**What is asked**
What is needed is an exact copy of the lines from the one containing "Recreate this object" to the one containing "measured along -Y.", both lines included, and no other lines.

**Provided data**

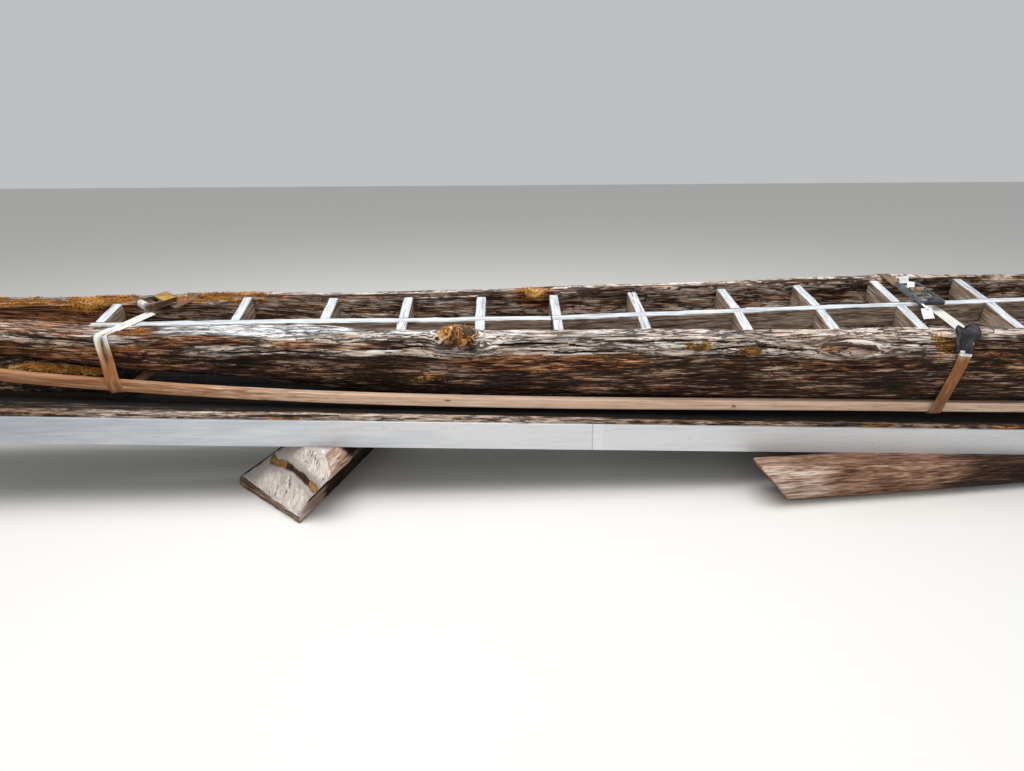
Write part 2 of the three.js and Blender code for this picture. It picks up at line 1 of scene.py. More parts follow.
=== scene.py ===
# %% [markdown]
# # A dugout canoe on its cradle
# A log of six metres was hollowed into a canoe. A grid of boards keeps its sides apart while it
# dries, and two ratchet straps hold it, with a batten along each side, on an aluminium stage that
# lies on logs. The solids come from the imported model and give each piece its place. This lesson
# gives them their looks. Lengths are in metres unless a name ends in _MM.

# %% The frame
import math

import bmesh
import bpy
import numpy as np
from mathutils import Matrix, Vector
from mathutils.geometry import convex_hull_2d


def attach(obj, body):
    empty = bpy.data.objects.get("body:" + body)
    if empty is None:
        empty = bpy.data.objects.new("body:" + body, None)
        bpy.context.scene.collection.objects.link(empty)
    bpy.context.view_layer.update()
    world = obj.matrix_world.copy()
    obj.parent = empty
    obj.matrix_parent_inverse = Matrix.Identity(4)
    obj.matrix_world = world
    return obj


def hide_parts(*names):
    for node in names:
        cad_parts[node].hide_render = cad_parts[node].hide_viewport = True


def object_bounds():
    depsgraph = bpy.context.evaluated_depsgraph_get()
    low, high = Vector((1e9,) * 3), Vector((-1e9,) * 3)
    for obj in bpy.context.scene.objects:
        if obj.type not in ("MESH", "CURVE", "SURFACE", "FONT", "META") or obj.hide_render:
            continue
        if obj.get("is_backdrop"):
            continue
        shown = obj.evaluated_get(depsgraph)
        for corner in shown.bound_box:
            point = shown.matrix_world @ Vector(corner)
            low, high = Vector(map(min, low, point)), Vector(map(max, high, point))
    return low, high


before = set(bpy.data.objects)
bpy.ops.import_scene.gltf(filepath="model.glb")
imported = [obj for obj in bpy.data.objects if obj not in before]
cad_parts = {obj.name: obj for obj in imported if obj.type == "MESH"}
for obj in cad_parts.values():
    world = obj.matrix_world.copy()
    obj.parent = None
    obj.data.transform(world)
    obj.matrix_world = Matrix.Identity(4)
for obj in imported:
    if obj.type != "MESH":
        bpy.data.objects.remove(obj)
cad_low, cad_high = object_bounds()
MM = 0.001
print("solids:", len(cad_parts), "box:", [round(v, 3) for v in (*cad_low, *cad_high)])

# %% [markdown]
# ## The camera
# The picture was taken from a standing height, 2.5 m in front of the near rail, looking down by
# 17.5 degrees. A camera can be turned by Euler angles, but here its three axes are known from the
# fit, so they are written into its matrix as they are.

# %% The camera
PICTURE_WIDTH, FOCAL_PIXELS, SENSOR_MM = 1024, 730, 36
EYE = (-0.43207, -2.80026, 1.240)
PITCH, YAW, ROLL = (math.radians(a) for a in (17.5, -2.5, 0.3))


def linked(name, data):
    """A new object in the scene."""
    made = bpy.data.objects.new(name, data)
    bpy.context.scene.collection.objects.link(made)
    return made


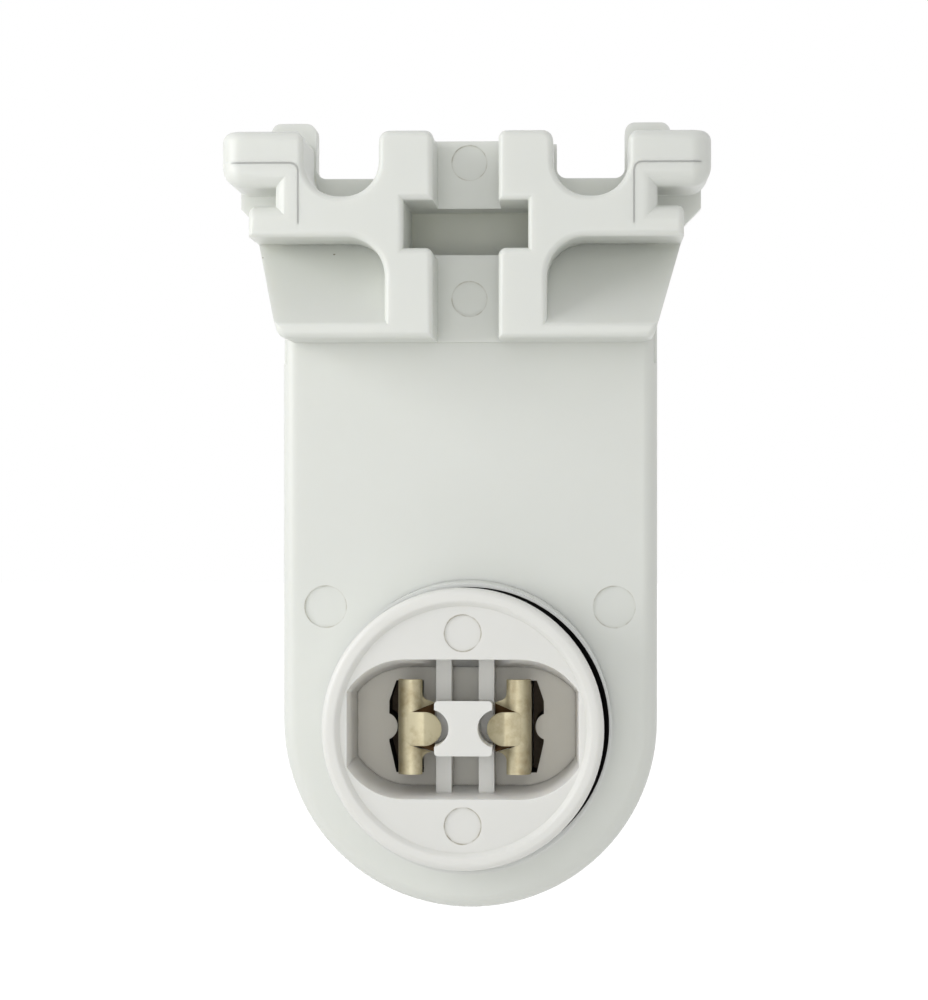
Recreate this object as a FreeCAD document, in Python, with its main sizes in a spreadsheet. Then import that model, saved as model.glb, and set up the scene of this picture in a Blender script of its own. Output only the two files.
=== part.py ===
import FreeCAD, Part
import os

import Sketcher

# Spring plunger lamp holder for fluorescent tubes with a recessed double contact base.
# Frame: origin on the lamp axis at the back face, front towards -Y, foot upwards (+Z).
# A "stand" is a distance in front of the back face, so it is measured along -Y.

SIZES = {
    # Shell
    "cheek": 3.62,
    "body_stand": 18.0,
    "body_top": 38.0,
    "cover_thickness": 2.2,
    "wall": 1.6,
    "top_wall": 2.0,
    "body_edge_radius": 1.2,
    # Foot, front block
    "foot_stand": 26.5,
    "foot_bottom": 29.9,
    "foot_bottom_inset": 0.5,
    "foot_top": 45.7,
    "foot_edge_radius": 0.5,
    "lug_reach": 2.1,
    "lug_bottom": 41.4,
    "lug_corner_radius": 1.6,
    "lug_width": 6.3,
    "shoulder_reach": 1.8,
    "shoulder_bottom": 37.6,
    "shoulder_top": 40.0,
    "slot_depth": 2.0,
    "slot_lead_radius": 1.2,
    "notch_inner_half": 6.65,
    "notch_bottom": 40.7,
    "notch_corner_radius": 2.7,
    "top_corner_radius": 0.8,
    "pillar_corner_radius": 0.6,
    "channel_half": 2.5,
    "channel_floor_rise": 0.6,
    "window_half": 4.75,
    "window_bottom": 36.75,
    "window_top": 40.4,
    "pocket_half": 6.2,
    "pocket_bottom": 30.9,
    "pocket_depth": 8.0,
    "pocket_corner_radius": 3.0,
    # Foot, rear flange and the groove for the fixture's sheet
    "groove_width": 2.0,
    "groove_back": 16.3,
    "groove_overcut": 0.1,
    "flange_thickness": 2.6,
    "flange_setback": 0.43,
    "flange_side_bottom": 40.6,
    "flange_neck_inset": 1.77,
    "flange_neck_bottom": 38.8,
    "flange_notch_inner": 6.85,
    "flange_notch_bottom": 43.0,
    "flange_corner_radius": 0.8,
    "tab_top": 47.4,
    "tab_inset": 2.42,
    "tab_width": 3.6,
    "corner_land": 0.1,
    # Round mould marks
    "mark_depth": 0.12,
    "body_mark_radius": 1.65,
    "body_mark_height": 9.05,
    "channel_mark_radius": 1.38,
    "channel_mark_low": 33.3,
    "channel_mark_high": 44.0,
    "face_mark_radius": 1.4,
    # Cover screws and their bosses
    "boss_radius": 2.1,
    "lower_boss_inset": 1.8,
    "upper_boss_inset": 2.3,
    "upper_boss_height": 33.4,
    "screw_radius": 1.0,
    "screw_length": 9.0,
    "screw_head_radius": 1.8,
    "screw_head_height": 1.1,
    "screw_slot_width": 0.5,
    "screw_slot_depth": 0.5,
    "screw_clearance": 0.15,
    # Cover
    "cover_edge_radius": 0.6,
    "cover_lip_height": 1.2,
    "cover_lip_width": 1.0,
    "cover_lip_clearance": 0.15,
    "spigot_radius": 1.7,
    "spigot_height": 1.2,
    "entry_half": 6.2,
    "entry_high": 32.4,
    "entry_radius": 1.2,
    "entry_funnel": 0.5,
    "release_width": 1.0,
    "release_height": 2.4,
    "release_offset": 3.0,
    # Plunger sleeve
    "plunger_stand": 10.5,
    "sleeve_radius": 11.1,
    "sleeve_clearance": 0.08,
    "sleeve_setback": 3.5,
    "sleeve_mouth_wall": 0.25,
    "sleeve_wall": 0.65,
    "ledge_width": 1.25,
    "ledge_stand": 14.3,
    "ledge_thickness": 1.7,
    "flange_ring_reach": 0.9,
    "flange_ring_thickness": 1.2,
    "flange_ring_gap": 0.3,
    "sleeve_edge_radius": 0.1,
    # Socket insert
    "insert_shift": 0.17,
    "rim_setback": 0.4,
    "rim_width": 1.35,
    "rim_slope": 0.35,
    "rim_height": 0.4,
    "rim_depth": 1.9,
    "rim_edge_radius": 0.5,
    "rim_inner_radius": 0.3,
    "barrel_clearance": 0.3,
    "block_stand": 20.0,
    "recess_end_radius": 5.3,
    "recess_centre_half": 4.34,
    "recess_half": 8.8,
    "rib_inner_half": 1.05,
    "rib_outer_half": 2.25,
    "rib_stand": 23.0,
    "post_half": 2.2,
    "post_half_height": 2.1,
    "post_stand": 27.3,
    "post_ledge_stand": 24.3,
    "post_notch_radius": 1.45,
    "post_notch_half": 2.55,
    "post_corner_radius": 0.3,
    "insert_screw_height": 7.3,
    "insert_screw_length": 9.0,
    "insert_screw_head_radius": 1.6,
    # Contact block and backing plate
    "plate_thickness": 1.2,
    "spring_pocket_floor": 1.6,
    "slot_outer_half": 6.05,
    "slot_corner_half": 5.5,
    "slot_inner_half": 3.35,
    "slot_top": 3.2,
    "slot_bottom": 4.0,
    "slot_flat_half": 1.6,
    "nub_radius": 0.9,
    "nub_centre_half": 6.3,
    # Contacts
    "strip_thickness": 0.4,
    "saddle_outer_half": 5.1,
    "saddle_inner_half": 3.1,
    "saddle_stand": 25.0,
    "saddle_half_height": 3.65,
    "tongue_half_height": 1.3,
    "tongue_start_half": 4.25,
    "tongue_tip_half": 1.8,
    "flare_half_height": 1.85,
    "flare_tip_half": 2.35,
    "flare_drop": 1.3,
    "leg_shoulder_stand": 21.0,
    "leg_top": 3.05,
    "leg_bottom": 3.65,
    "tail_half": 7.3,
    "curl_length": 2.5,
    # Plunger spring
    "spring_radius": 2.55,
    "spring_wire_radius": 0.35,
    "spring_pitch": 2.6,
    "spring_clearance": 0.25,
    # Terminals and flexible straps
    "terminal_width": 5.0,
    "terminal_thickness": 0.5,
    "terminal_bottom": 24.0,
    "terminal_leg_length": 9.0,
    "terminal_gap": 4.2,
    "barb_length": 4.6,
    "barb_angle": 24.0,
    "strap_width": 1.8,
    "strap_thickness": 0.3,
    "strap_overlap": 2.4,
    "strap_rest_stand": 12.1,
    "strap_rest_height": 5.4,
    "strap_bow_stand": 10.4,
    "strap_bow_height": 15.0,
    "strap_rise_stand": 12.0,
    "strap_rise_height": 19.8,
}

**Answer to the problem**
Recreate this object as a FreeCAD document, in Python, with its main sizes in a spreadsheet. Then import that model, saved as model.glb, and set up the scene of this picture in a Blender script of its own. Output only the two files.
=== part.py ===
import FreeCAD, Part
import os

import Sketcher

# Spring plunger lamp holder for fluorescent tubes with a recessed double contact base.
# Frame: origin on the lamp axis at the back face, front towards -Y, foot upwards (+Z).
# A "stand" is a distance in front of the back face, so it is measured along -Y.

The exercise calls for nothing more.